The guests danced all night. Two dance floors floated within the sea of tables, one orange and the other hot pink. Huge scrims hung overhead creating a canopy above each dance floor. Sammy Goz, imported from Paris with his orchestra, played for the dancing. Hot, hot, hot! Also caliente, caliente, caliente!
David Rockefeller was the honorary chairman of the evening and among the co-chairmen was the beautiful blonde Mrs. Gustavo (Patty) Cisneros in a cobwebby black lace top by Valentino and a long black silk skirt by Donna Karan. Other co-chairmen included Nancy and Henry Kissinger, Emilia and Pepe Fanjul, Annette and Oscar de la Renta, Dr. and Mrs. Carlos Fuentes, Amalia Lacroze de Fortabat, Marie-Josée and Henry Kravis, the William McDonoughs and Beatrice and Julio Mario Santo Domingo. The junior co-chairmen were Eliza and Alexander Bolen, Adriana Cisneros and Alejandro and Andres Santo Domingo. Among the 600 were 20 diplomats from Latin America and Canada, including the vice president of Argentina, Daniel Scioli.
Not to be missed were the Venezuelan beauties Annabella Siso, Carolina Herrera, Carolina Fonseca, Olguita Nunnez, Margarita Blohm, Ana Maria Boulton and Antonietta Lopez. Another beauty present was Mila Mulroney, the wife of former prime minister of Canada Brian Mulroney. Present and accounted for were Lord and Lady Rothschild, Jacqui and Paul Desmarais, Mica and Ahmet Ertegun, Mica and Robert Mosbacher, the former president of Uruguay Luis Alberto Lacalle, Donna and Bill Acquavella, Lynn Nesbit, Louise and Henry Grunwald, Angelica and Neil Rudenstine (he is the former president of Harvard), Lee Bollinger (who is president of Columbia University), Duarte Pinto Coelho here from Spain, the Secretary General of the Organization of American States Cesar Gavia, Placido Arango, Barbara Walters, Evelyn and Leonard Lauder, Claudine and George Pereira, Cristina Macaya, Patty and Gustavo’s daughters, Adriana Cisneros with her English beau, the successful writer Nicholas Griffin (his latest book “Caucasus: In the Wake of Warriors,” just came out) and Carolina Cisneros with her husband, Alberto Rodriguez, and hundreds of others too hot and caliente to mention.

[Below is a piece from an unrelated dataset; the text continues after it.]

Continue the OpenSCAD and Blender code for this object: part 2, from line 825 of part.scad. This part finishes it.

The Tony Awards fashion time is rolling around again, and the question isn’t just who will win but what everyone will be wearing. Edie Falco has chosen a black Badgley Mischka V-neck gown with a dramatic V back, complete with a train and Harry Winston jewels. Oh, you Carmela Soprano! Bernadette Peters will be dressed in a sassy black Donna Karan and Marissa Jaret Winokur will appear in a handpainted Zac Posen creation with ruffles. Nothing goes with Zac Posen better than a little Hairspray! American Theatre Wing chairman Isabelle Stevenson will wear forest green chiffon with bugle beads designed by the French designer Torani. Twyla Tharp will be “Movin’ Out” in style in a black Nicole Miller above-the-knee number with a mosaic pattern. The dress was originally long but dancers’ legs need to be shown, so off came the bottom. Miller is also dressing nominee Kathryn Meisle and presenter Lynn Redgrave. Watch for them all on Sunday and may the best dressed win.

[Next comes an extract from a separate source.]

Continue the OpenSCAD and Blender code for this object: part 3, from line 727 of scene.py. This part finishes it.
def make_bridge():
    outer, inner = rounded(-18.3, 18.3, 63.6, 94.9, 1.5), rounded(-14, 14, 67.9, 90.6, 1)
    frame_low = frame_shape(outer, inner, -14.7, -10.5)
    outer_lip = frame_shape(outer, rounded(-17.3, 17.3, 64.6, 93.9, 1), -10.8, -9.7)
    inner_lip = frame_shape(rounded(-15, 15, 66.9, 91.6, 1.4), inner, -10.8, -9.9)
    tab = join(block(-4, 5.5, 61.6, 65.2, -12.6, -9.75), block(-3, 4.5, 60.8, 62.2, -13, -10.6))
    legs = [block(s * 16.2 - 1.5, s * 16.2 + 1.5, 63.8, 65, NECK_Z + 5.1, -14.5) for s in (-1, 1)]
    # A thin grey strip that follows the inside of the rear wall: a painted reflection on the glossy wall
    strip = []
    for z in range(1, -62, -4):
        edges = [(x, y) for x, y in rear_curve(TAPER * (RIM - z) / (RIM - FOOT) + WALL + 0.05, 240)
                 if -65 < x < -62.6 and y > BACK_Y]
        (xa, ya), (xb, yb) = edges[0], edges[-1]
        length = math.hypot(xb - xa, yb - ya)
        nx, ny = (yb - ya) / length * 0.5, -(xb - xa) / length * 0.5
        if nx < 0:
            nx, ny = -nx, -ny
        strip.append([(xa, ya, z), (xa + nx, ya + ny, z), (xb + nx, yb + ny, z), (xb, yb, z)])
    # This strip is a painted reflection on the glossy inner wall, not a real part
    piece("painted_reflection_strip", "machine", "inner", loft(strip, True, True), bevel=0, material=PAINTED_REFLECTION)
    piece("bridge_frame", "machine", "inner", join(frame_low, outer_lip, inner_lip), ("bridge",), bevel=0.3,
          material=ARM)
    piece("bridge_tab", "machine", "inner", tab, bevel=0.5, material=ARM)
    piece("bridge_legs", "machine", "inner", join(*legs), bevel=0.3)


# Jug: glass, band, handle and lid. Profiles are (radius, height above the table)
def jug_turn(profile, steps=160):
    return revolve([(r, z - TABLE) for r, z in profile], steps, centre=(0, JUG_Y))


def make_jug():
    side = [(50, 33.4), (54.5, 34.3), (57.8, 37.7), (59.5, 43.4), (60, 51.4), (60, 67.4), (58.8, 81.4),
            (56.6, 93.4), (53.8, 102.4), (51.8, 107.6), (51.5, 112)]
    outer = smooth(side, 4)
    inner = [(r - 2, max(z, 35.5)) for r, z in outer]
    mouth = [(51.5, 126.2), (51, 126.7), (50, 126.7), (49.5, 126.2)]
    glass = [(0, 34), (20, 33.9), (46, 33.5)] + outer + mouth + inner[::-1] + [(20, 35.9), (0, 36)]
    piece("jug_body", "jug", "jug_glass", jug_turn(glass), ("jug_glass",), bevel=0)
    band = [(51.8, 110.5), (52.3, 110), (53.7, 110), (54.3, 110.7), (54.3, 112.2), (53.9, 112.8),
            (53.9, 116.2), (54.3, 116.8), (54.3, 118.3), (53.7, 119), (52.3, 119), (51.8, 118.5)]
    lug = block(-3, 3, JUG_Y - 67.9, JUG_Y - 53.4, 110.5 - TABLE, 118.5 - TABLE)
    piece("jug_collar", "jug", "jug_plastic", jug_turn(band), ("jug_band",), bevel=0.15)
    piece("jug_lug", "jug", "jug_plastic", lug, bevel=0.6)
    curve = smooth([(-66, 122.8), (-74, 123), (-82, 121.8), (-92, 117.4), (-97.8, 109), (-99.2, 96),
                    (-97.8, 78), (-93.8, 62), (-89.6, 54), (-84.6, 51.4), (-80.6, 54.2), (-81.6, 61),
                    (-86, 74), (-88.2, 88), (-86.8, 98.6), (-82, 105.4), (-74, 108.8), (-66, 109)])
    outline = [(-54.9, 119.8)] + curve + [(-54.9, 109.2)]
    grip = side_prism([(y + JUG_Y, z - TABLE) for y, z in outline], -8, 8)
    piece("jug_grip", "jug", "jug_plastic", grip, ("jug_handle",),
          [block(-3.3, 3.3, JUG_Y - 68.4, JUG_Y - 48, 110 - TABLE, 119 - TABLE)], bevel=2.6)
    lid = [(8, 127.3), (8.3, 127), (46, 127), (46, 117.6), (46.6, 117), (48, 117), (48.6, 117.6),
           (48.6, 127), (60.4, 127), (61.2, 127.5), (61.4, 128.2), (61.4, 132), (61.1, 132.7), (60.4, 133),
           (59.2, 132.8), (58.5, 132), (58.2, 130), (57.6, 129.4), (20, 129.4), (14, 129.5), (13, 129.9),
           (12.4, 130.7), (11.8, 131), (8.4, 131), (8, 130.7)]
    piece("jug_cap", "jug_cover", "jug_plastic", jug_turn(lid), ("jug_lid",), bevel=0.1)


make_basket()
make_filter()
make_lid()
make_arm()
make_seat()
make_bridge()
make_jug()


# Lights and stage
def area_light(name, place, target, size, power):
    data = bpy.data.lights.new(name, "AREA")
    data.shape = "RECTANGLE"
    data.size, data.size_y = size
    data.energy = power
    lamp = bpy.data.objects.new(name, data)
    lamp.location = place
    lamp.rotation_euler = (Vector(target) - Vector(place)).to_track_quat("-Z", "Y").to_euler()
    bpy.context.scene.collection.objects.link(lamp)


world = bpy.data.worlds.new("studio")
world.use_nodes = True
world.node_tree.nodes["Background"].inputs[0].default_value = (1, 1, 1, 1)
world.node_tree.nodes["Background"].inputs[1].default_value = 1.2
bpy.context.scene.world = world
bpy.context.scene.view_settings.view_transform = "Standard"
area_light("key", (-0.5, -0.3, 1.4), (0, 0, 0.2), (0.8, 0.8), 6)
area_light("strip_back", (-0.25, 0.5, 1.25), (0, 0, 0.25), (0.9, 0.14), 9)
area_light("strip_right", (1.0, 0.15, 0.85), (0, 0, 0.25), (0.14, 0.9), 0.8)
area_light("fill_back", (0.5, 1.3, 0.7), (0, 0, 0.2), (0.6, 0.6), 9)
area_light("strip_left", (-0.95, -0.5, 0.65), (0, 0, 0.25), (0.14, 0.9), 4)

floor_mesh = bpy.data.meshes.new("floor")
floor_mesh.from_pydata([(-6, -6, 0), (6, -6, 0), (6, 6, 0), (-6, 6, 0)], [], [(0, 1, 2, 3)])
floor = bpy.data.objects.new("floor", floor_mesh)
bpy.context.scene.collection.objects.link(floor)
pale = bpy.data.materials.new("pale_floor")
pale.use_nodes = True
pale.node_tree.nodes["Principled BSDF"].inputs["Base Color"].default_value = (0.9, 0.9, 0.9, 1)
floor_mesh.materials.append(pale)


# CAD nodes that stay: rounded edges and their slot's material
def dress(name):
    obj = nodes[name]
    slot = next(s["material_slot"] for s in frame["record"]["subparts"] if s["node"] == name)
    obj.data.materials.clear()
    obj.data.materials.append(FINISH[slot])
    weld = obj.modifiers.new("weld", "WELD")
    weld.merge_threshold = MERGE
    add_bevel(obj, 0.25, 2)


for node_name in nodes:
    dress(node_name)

George Stephanopoulos, the cutie, was the emcee and helped raise $2 million for the Partnership for Public Service at its inaugural gala at Cipriani. Add this to the $25 million grant the chemicals mogul Samuel Heyman gave to the partnership, which encourages young people to go into public service, and you have quite a kickoff. Awards were given to Paul Volcker of the Federal Reserve Volckers and “West Wing” stars John Spencer and Dule Hill on behalf of their Emmy Award-winning show. Donna Summer entertained the thousand guests, among them Ted Sorenson, Jamie Niven and Carol and Earl Mack, oh, and Sen. Chuck Schumer.
Arnold Scaasi designed the pink ball gown Betty Scripps Harvey will wear to the Washington Opera Ball Saturday night along with her parure of rubies and diamonds. The ball will take place at the residence of the Ambassador of France Jean-David Levite, and his wife, Marie-Cecile. Betty is the general chairwoman of the ball, for which she has raised an incredible $3 million, the most in the history of the Washington Opera. Betty’s pink dress will go prettily with the incredible Belle Epoque ballroom decorated by Philip Baloun in cerise and pink. The Levites have risen to the occasion and arranged for 20 men in black velvet livery and white powdered wigs to be at the doors of their residence on Kalorama Road to greet the 550 guests. They’ve also arranged for a son et lumiera spectacle to be projected on the front of the residence along with 2,500 candles lining the drive up to the house. Quelle luxe!